_PROBLEM_
Up to and including the line containing "int(number * 2))", please reproduce the lines of the listing below, starting from the top.

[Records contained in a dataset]
== == ==
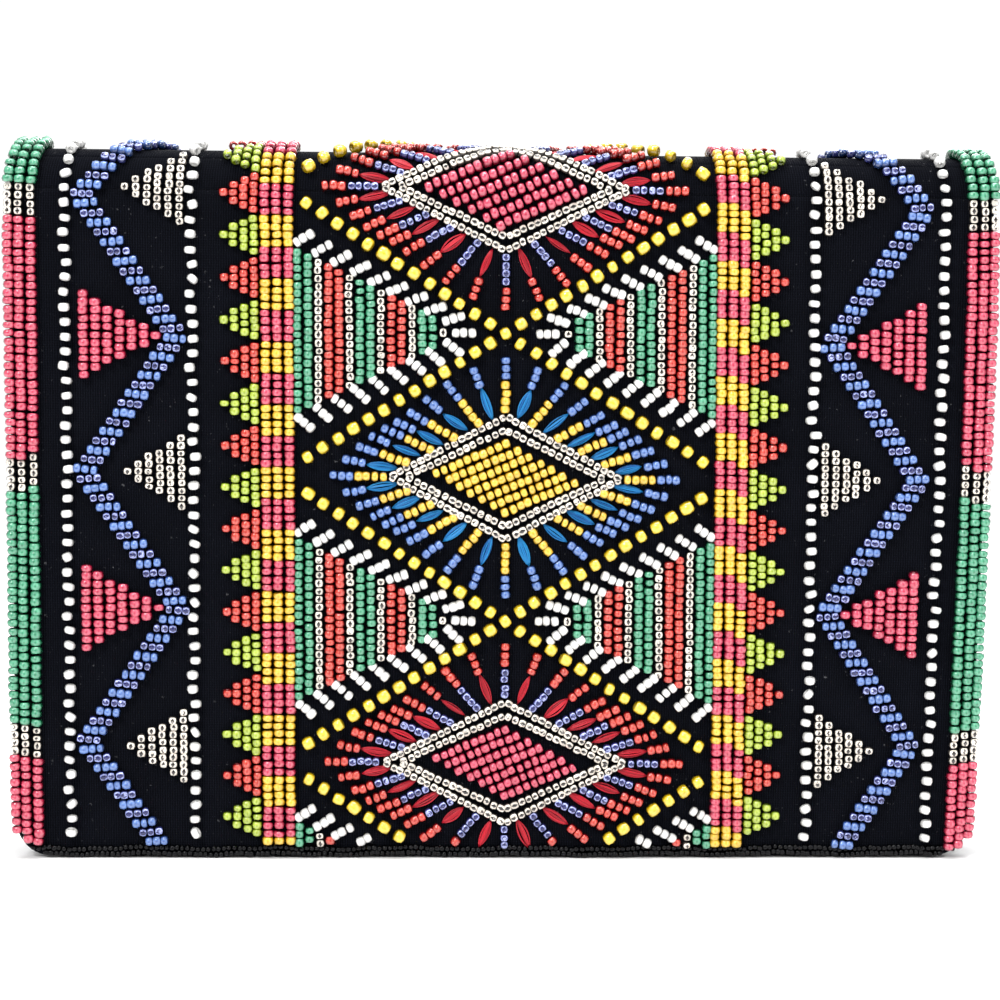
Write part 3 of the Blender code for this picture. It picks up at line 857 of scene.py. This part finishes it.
def sewLattice():
    for word, number, replaced in lattice["crossings"]:
        middle = ornament["middle"] + number * ornament["step"]
        beads = [(0, middle, lattice["slope"], "big", "lemon")]
        for left in (-1, 1):
            for down in (-1, 1):
                for index in range(1, lattice["count"] + 1):
                    x = lattice["reach"] * index / (lattice["count"] + 0.4)
                    angle = math.atan2(down * math.tan(lattice["slope"]), left)
                    beads.append((left * x, middle + down * x * math.tan(lattice["slope"]), angle,
                                  "big", "lemon"))
        beads = [item for item in beads if hemTop + 0.001 < item[1] < backEnd]
        sewBeads("lattice_" + word + "_beads", beads, replaced, 111 + int(number * 2))


hem = {
    # the height of each row, and how far it stops short of the sides
    "rows": ((0.0010, 0.0068), (0.0023, 0.0035)), "pitch": 0.00135,
    "slowSag": 0.00022, "quickSag": 0.00014, "tilt": 0.25,
}


def sewHem():
    beads = []
    for row, (v, short) in enumerate(hem["rows"]):
        half = canvasHalf - short
        count = round(2 * half / hem["pitch"])
        for number in range(count):
            u = -half + (number + 0.5) * 2 * half / count
            sag = hem["slowSag"] * math.sin(u * 190) + hem["quickSag"] * math.sin(u * 530 + row)
            beads.append((u, v + sag, hem["tilt"] * math.sin(u * 700 + 2 * row), "hem", "black"))
    sewBeads("hem_edge_beads", beads, ("hem_beads",), 121, False)


sewBorders()
sewDottedLines()
sewZigzags()
sewBands()
for word, number, fill, barColour, barKind, outer in (
    ("lower", -1, "pink", "navy", "lined", "red"),
    ("middle", 0, "gold", "gold", "bar", "blue"),
    ("upper", 1, "pink", "navy", "lined", "red"),
):
    sewOrnament(word, ornament["middle"] + number * ornament["step"], fill, barColour, barKind, outer,
                ("diamond_" + word,))
sewStripes()
sewWedges()
sewLattice()
sewHem()
print("beads sewn")


threadColours = {
    # shades of the darkest and the brightest strand
    "azure": ((0.0, 0.10, 0.36), (0.01, 0.27, 0.62)),
    "scarlet": ((0.30, 0.002, 0.012), (0.64, 0.010, 0.030)),
}


def threadMaterial(name, deep, bright):
    material, tree, shader = startMaterial(name, 0.42)
    shade = mixColour(tree, attribute(tree, "tone"), (*deep, 1), (*bright, 1))
    feed(tree, shader, {"Base Color": shade, "Sheen Weight": 0.1, "Sheen Roughness": 0.35})
    addBump(tree, shader, addNoise(tree, place(tree, "Object"), 2500), 0.35, 0.0001)
    return material


threadMaterials = {name: threadMaterial(name + "Thread", *pair) for name, pair in threadColours.items()}
stitch = {
    "length": 0.0080, "width": 0.0019, "threads": 6, "thick": 0.00042, "steps": 8,
    "foot": 0.00018, "crown": 0.0006, "rise": (-0.00012, 0.00016), "sway": 0.00010,
    "near": 0.0050,  # how far out from the diamond's outline its middle is
}


def addThread(shape, move, side, dice, layer):
    # one strand of a satin stitch, from point to point over the fat middle
    rings = []
    rise = dice.uniform(*stitch["rise"])
    sway = dice.gauss(0, stitch["sway"])
    for number in range(stitch["steps"] + 1):
        share = number / stitch["steps"]
        bulge = math.sin(math.pi * share) ** 0.8
        y = (share - 0.5) * stitch["length"]
        x = side * stitch["width"] / 2 * bulge
        z = stitch["foot"] + (stitch["crown"] * (1 - 0.6 * abs(side)) + rise) * bulge
        x += sway * math.sin(math.pi * share)
        radius = stitch["thick"] / 2 * (0.55 + 0.45 * bulge)
        ring = bmesh.ops.create_circle(shape, segments=6, radius=radius)["verts"]
        bmesh.ops.rotate(shape, verts=ring, matrix=Matrix.Rotation(math.pi / 2, 3, "X"))
        bmesh.ops.translate(shape, verts=ring, vec=(x, y, z))
        rings.append(ring)
    tone = dice.random()
    for first, second in zip(rings, rings[1:]):
        edges = [e for ring in (first, second) for v in ring for e in v.link_edges
                 if e.other_vert(v) in ring]
        bmesh.ops.bridge_loops(shape, edges=list(set(edges)))
    bmesh.ops.contextual_create(shape, geom=rings[0])
    bmesh.ops.contextual_create(shape, geom=rings[-1])
    verts = [v for ring in rings for v in ring]
    for v in verts:
        v[layer] = tone
    bmesh.ops.transform(shape, matrix=move, verts=verts)


def sewStitches(word, middle, colour):
    dice = random.Random(131 + len(word))
    stretches = {}
    for u, v, angle, number in ornamentRays(middle, ornament["sizes"][word]):
        if number % 2 == 0:
            continue
        x = u + stitch["near"] * math.cos(angle)
        y = v + stitch["near"] * math.sin(angle)
        if hemTop < y < backEnd:
            x, y = patternAt(x, y)
            stretches.setdefault(zoneOf(y), []).append((x, y, angle + dice.gauss(0, 0.05)))
    for zone, items in sorted(stretches.items()):
        shape = bmesh.new()
        layer = shape.verts.layers.float.new("tone")
        for x, y, angle in items:
            move = onPurse(x, y, 0.0) @ Matrix.Rotation(angle - quarterTurn, 4, "Z")
            move = move @ Matrix.Diagonal((1 + dice.gauss(0, 0.1), 1 + dice.gauss(0, 0.05), 1, 1))
            for number in range(stitch["threads"]):
                side = -1 + 2 * number / (stitch["threads"] - 1)
                addThread(shape, move, side, dice, layer)
        bmesh.ops.recalc_face_normals(shape, faces=shape.faces)
        piece = newPiece("stitches_" + word + zones[zone][2], shape, threadMaterials[colour])
        setOnBody(piece, zone)


for word, number, colour in (("lower", -1, "scarlet"), ("middle", 0, "azure"), ("upper", 1, "scarlet")):
    sewStitches(word, ornament["middle"] + number * ornament["step"], colour)
print("stitches sewn")


clothLooks = {
    # dark and light of the weave, thread's width, rib, roughness, sheen, bump, lint, specular
    "blackCanvas": ((0.0005, 0.0007, 0.0016), (0.0044, 0.0052, 0.0092),
                    0.00064, 0.72, 0.9, 0.0, 0.00020, 0.50, 0.06),
    "blackSatin": ((0.003, 0.003, 0.005), (0.010, 0.010, 0.015),
                   0.00022, 0.9, 0.36, 0.04, 0.00002, 0.0, 0.35),
    "zipTape": ((0.003, 0.003, 0.004), (0.012, 0.012, 0.014),
                0.00045, 0.5, 0.8, 0.10, 0.00008, 0.0, 0.2),
}


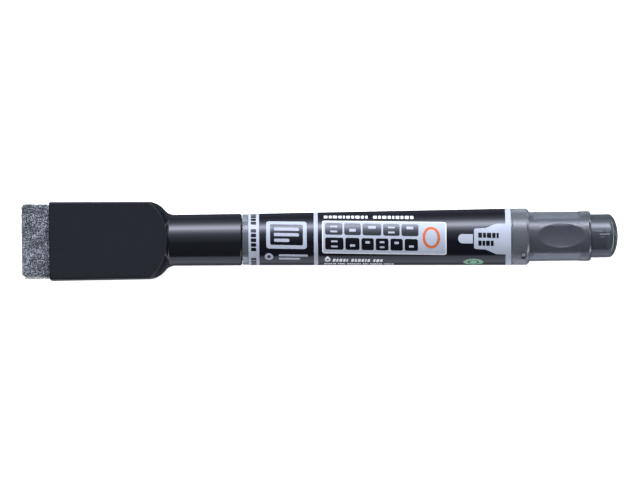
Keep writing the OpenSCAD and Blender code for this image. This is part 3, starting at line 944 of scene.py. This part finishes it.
def build_mould_lines():
    """Fine ridges along the top of the plug, each a long three-sided bar."""
    verts, faces = [], []
    for offset, first, last in MOULD_LINES:
        turn = math.asin(offset / PLUG_R)
        base = len(verts)
        for x in (X_SLEEVE_END + first, X_SLEEVE_END + last):
            for side, rise in ((-LINE_W / 2, LINE_ROOT), (0.0, LINE_RISE), (LINE_W / 2, LINE_ROOT)):
                a, r = turn + side / PLUG_R, PLUG_R + rise
                if x > X_DOME:
                    r *= math.sqrt(1 - ((x - X_DOME) / DOME) ** 2)
                verts.append((x, r * math.sin(a), r * math.cos(a)))
        faces += [[base + k for k in face] for face in
                  ((0, 1, 4, 3), (1, 2, 5, 4), (0, 3, 5, 2), (0, 2, 1), (3, 4, 5))]
    add_mesh("tail_plug_lines", verts, faces, "cartridge", "plug_plastic", [M["plug"]], sharp=10)


def build_gate_mark():
    """Small round stub that the moulding leaves on the dome."""
    along = (GATE_X - X_DOME) / DOME
    top = Vector((GATE_X, GATE_Y, math.sqrt(PLUG_R ** 2 * (1 - along ** 2) - GATE_Y ** 2)))
    normal = Vector((along / DOME, top.y / PLUG_R ** 2, top.z / PLUG_R ** 2)).normalized()
    across = normal.cross(Vector((1, 0, 0))).normalized()
    beside = across.cross(normal)
    loops = []
    for r, rise in GATE_RINGS:
        centre = top + normal * rise
        loops.append([(centre + across * r * math.cos(a) + beside * r * math.sin(a))[:]
                      for a in (even_angles(24) if r else [0.0])])
    # The stub is drawn in the lighter clear plastic, so it shows as a light dot on the dark dome
    skin("tail_plug_gate_mark", loops, "cartridge", "plug_plastic", [M["clear"]])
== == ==
_CORRECT ANSWER_
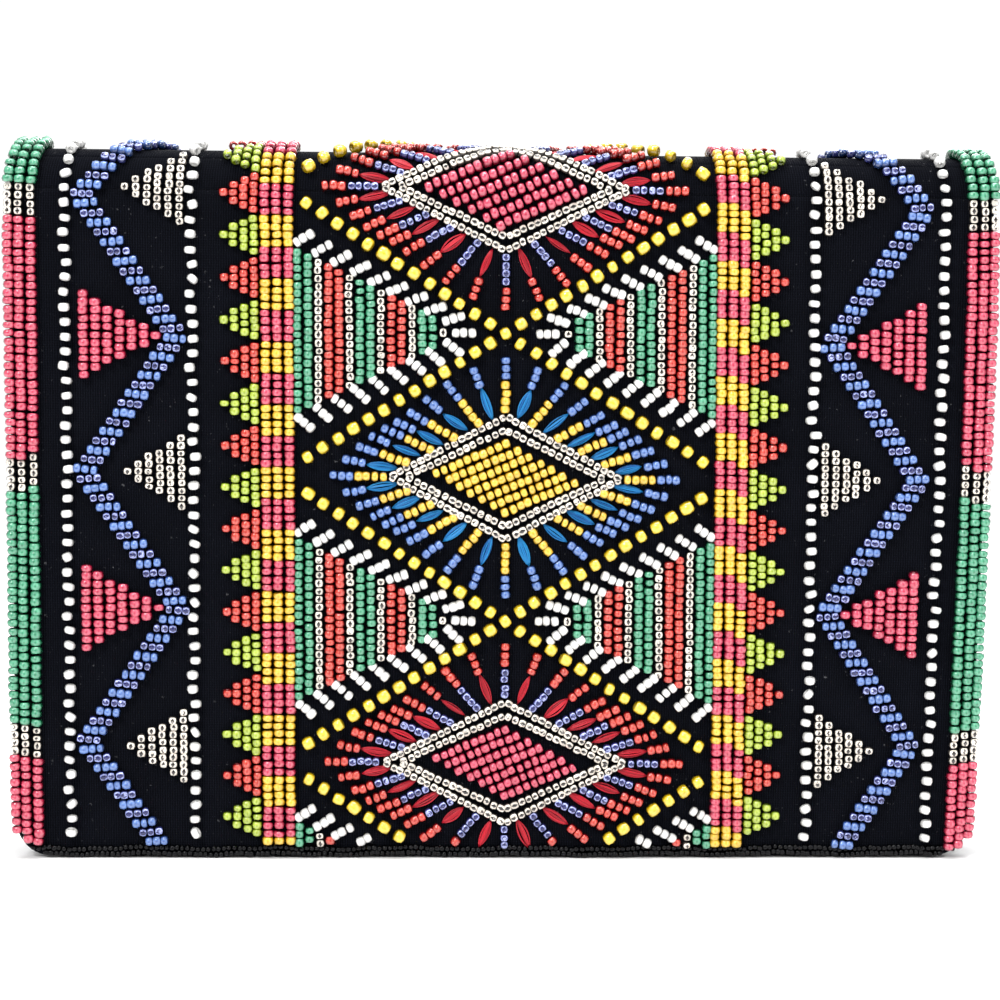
Write part 3 of the Blender code for this picture. It picks up at line 857 of scene.py. This part finishes it.
def sewLattice():
    for word, number, replaced in lattice["crossings"]:
        middle = ornament["middle"] + number * ornament["step"]
        beads = [(0, middle, lattice["slope"], "big", "lemon")]
        for left in (-1, 1):
            for down in (-1, 1):
                for index in range(1, lattice["count"] + 1):
                    x = lattice["reach"] * index / (lattice["count"] + 0.4)
                    angle = math.atan2(down * math.tan(lattice["slope"]), left)
                    beads.append((left * x, middle + down * x * math.tan(lattice["slope"]), angle,
                                  "big", "lemon"))
        beads = [item for item in beads if hemTop + 0.001 < item[1] < backEnd]
        sewBeads("lattice_" + word + "_beads", beads, replaced, 111 + int(number * 2))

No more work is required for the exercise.